**EXERCISE TASK:**
Count every line below that contains "caption", then state the total with no other output.

[Structured object records]

= = = =

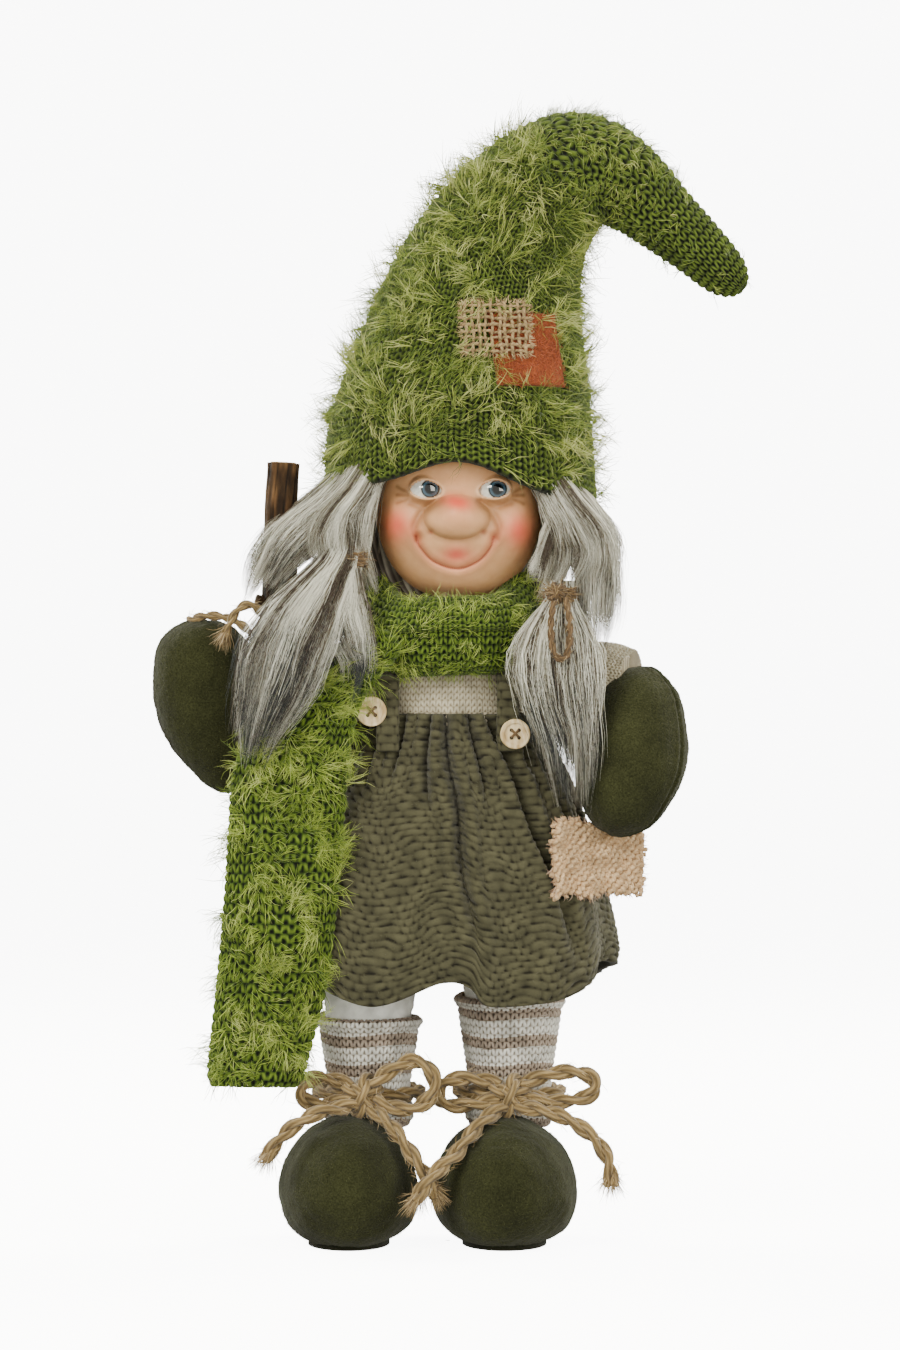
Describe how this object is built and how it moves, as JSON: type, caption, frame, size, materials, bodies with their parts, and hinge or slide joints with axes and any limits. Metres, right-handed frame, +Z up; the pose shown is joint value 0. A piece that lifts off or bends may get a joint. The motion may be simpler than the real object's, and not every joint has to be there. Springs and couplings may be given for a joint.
{
  "type": "gnome_figurine",
  "caption": "Standing tomte gnome doll with a tall fuzzy knitted hat, long scarf, felt mittens and shoes, twine bows and a walking stick",
  "frame": {"origin": "on the floor, under the middle of the figure's bounding box", "axes": "+Z up, the face looks along -Y, the figure's own left side is +X"},
  "size_m": [0.2393, 0.1112, 0.4498],
  "materials": {
    "dowel_wood": "matte",
    "leg_cloth": "matte",
    "sock_knit": "matte",
    "shoe_felt": "matte",
    "sole_board": "matte",
    "ballast": "matte",
    "stuffing": "matte",
    "wire": "satin",
    "sweater_knit": "matte",
    "dress_knit": "matte",
    "button_wood": "satin",
    "burlap": "matte",
    "bark": "matte",
    "jute": "matte",
    "face_resin": "satin",
    "eye_gloss": "gloss",
    "hair_fur": "matte",
    "fuzzy_yarn": "matte",
    "patch_felt": "matte"
  },
  "bodies": {
    "figure": {"leg_rod_right": "dowel_wood", "leg_rod_left": "dowel_wood", "leg_right": "leg_cloth", "leg_left": "leg_cloth", "sock_right": "sock_knit", "sock_left": "sock_knit", "shoe_right": "shoe_felt", "shoe_left": "shoe_felt", "shoe_sole_right": "sole_board", "shoe_sole_left": "sole_board", "base_panel": "sole_board", "ballast_bag": "ballast", "body_core": "stuffing", "neck_dowel": "dowel_wood", "shoulder_wire": "wire", "sweater_body": "sweater_knit", "dress_skirt": "dress_knit", "dress_strap_right": "dress_knit", "dress_strap_left": "dress_knit", "buttons": "button_wood", "pocket_patch": "burlap", "face_shell": "face_resin", "head_core": "stuffing", "eye_right": "eye_gloss", "eye_left": "eye_gloss", "hair_cap": "hair_fur", "hat_stuffing": "stuffing", "hat_body": "fuzzy_yarn", "felt_patch": "patch_felt", "burlap_patch": "burlap", "scarf_wrap": "fuzzy_yarn", "scarf_tail_top": "fuzzy_yarn", "ankle_tie_right": "jute", "ankle_tie_left": "jute", "bow_right_loop_inner": "jute", "bow_right_loop_outer": "jute", "bow_right_tail_outer": "jute", "bow_right_tail_inner": "jute", "bow_left_loop_outer": "jute", "bow_left_loop_inner": "jute", "bow_left_tail_outer": "jute", "bow_left_tail_inner": "jute"},
    "arm_right": {"sleeve_right": "sweater_knit", "arm_wire_right": "wire", "mitten_right": "shoe_felt", "stick_tie": "jute", "hand_twine_loop": "jute", "hand_twine_end": "jute"},
    "arm_left": {"sleeve_left": "sweater_knit", "arm_wire_left": "wire", "mitten_left": "shoe_felt"},
    "stick": {"stick": "bark"},
    "hat_tip": {"hat_tip": "fuzzy_yarn", "hat_tip_wire": "wire"},
    "pigtail_right": {"pigtail_right": "hair_fur", "hair_tie_right": "jute"},
    "pigtail_left": {"pigtail_left": "hair_fur", "hair_tie_left": "jute", "hair_twine_loop_left": "jute"},
    "scarf_tail": {"scarf_tail": "fuzzy_yarn"}
  },
  "joints": [
    {"name": "arm_right_sweep", "type": "hinge", "parent": "figure", "child": "arm_right", "pos_m": [-0.042, 0.002, 0.222], "axis": [0, 0, -1], "range_deg": [0, 30]},
    {"name": "arm_left_raise", "type": "hinge", "parent": "figure", "child": "arm_left", "pos_m": [0.042, 0.002, 0.222], "axis": [0, -1, 0], "range_deg": [0, 30]},
    {"name": "stick_slide", "type": "slide", "parent": "arm_right", "child": "stick", "axis": [0.0492, 0, 0.9988], "range_m": [0, 0.03]},
    {"name": "hat_tip_bend", "type": "hinge", "parent": "figure", "child": "hat_tip", "pos_m": [0.062, 0.002, 0.426], "axis": [0, -1, 0], "range_deg": [-20, 30]},
    {"name": "pigtail_right_swing", "type": "hinge", "parent": "figure", "child": "pigtail_right", "pos_m": [-0.039, -0.03, 0.274], "axis": [-1, 0, 0], "range_deg": [0, 35]},
    {"name": "pigtail_left_swing", "type": "hinge", "parent": "figure", "child": "pigtail_left", "pos_m": [0.045, -0.03, 0.26], "axis": [-1, 0, 0], "range_deg": [0, 35]},
    {"name": "scarf_tail_swing", "type": "hinge", "parent": "figure", "child": "scarf_tail", "pos_m": [-0.063, -0.0295, 0.1825], "axis": [-1, 0, 0], "range_deg": [0, 25]}
  ]
}
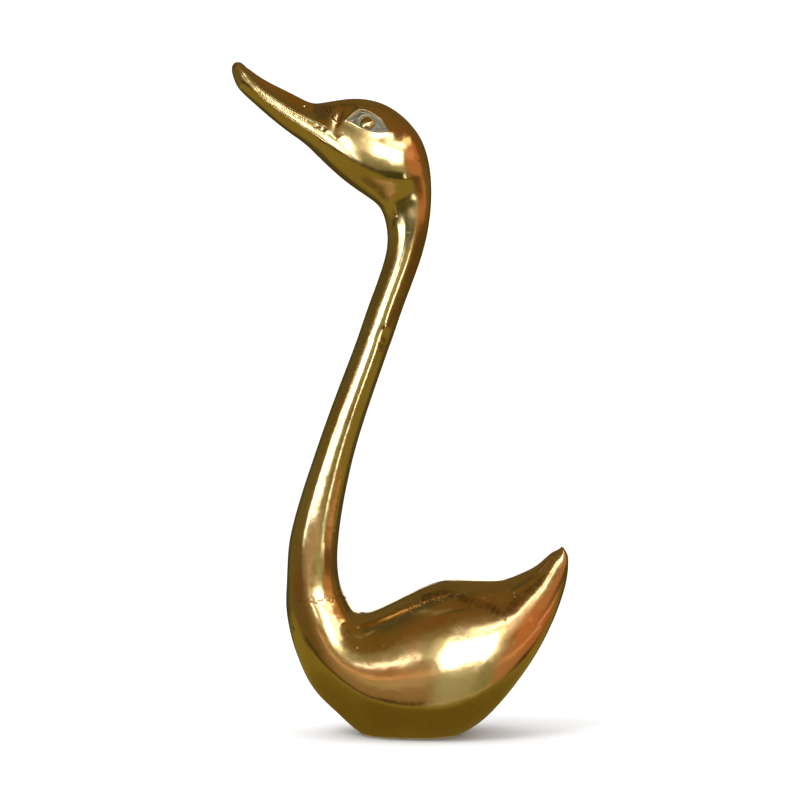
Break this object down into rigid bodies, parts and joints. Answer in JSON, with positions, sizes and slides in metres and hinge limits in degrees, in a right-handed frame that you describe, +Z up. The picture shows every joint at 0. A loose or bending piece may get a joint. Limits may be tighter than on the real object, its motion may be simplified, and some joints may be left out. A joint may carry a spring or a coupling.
{
  "type": "swan sculpture",
  "caption": "Standing brass swan sculpture with a raised bill, long S-curved neck, smooth wingless body and a small flat base.",
  "frame": {"origin": "centre of the bounding box at the flat underside", "axes": "+Z up along the neck, bill towards -X, tail towards +X, plane of symmetry Y = 0"},
  "size_m": [0.2524, 0.1088, 0.5033],
  "materials": {
    "brass": "polished cast brass, hand-buffed, with small casting pits"
  },
  "bodies": {
    "root": {"swan": "brass"}
  },
  "joints": []
}
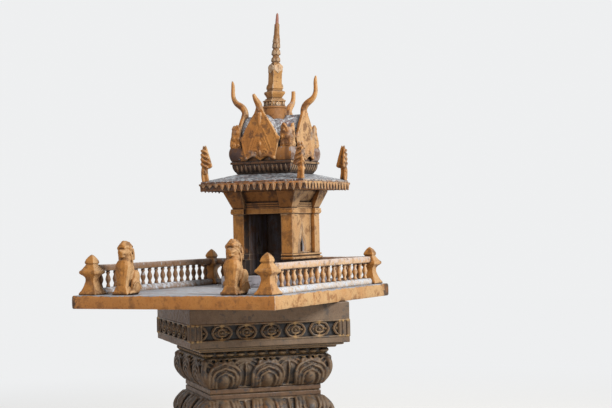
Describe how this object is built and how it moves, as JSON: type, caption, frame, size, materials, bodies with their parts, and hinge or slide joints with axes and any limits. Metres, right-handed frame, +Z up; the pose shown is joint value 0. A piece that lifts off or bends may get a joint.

= = = =

**RIGHT ANSWER:**
4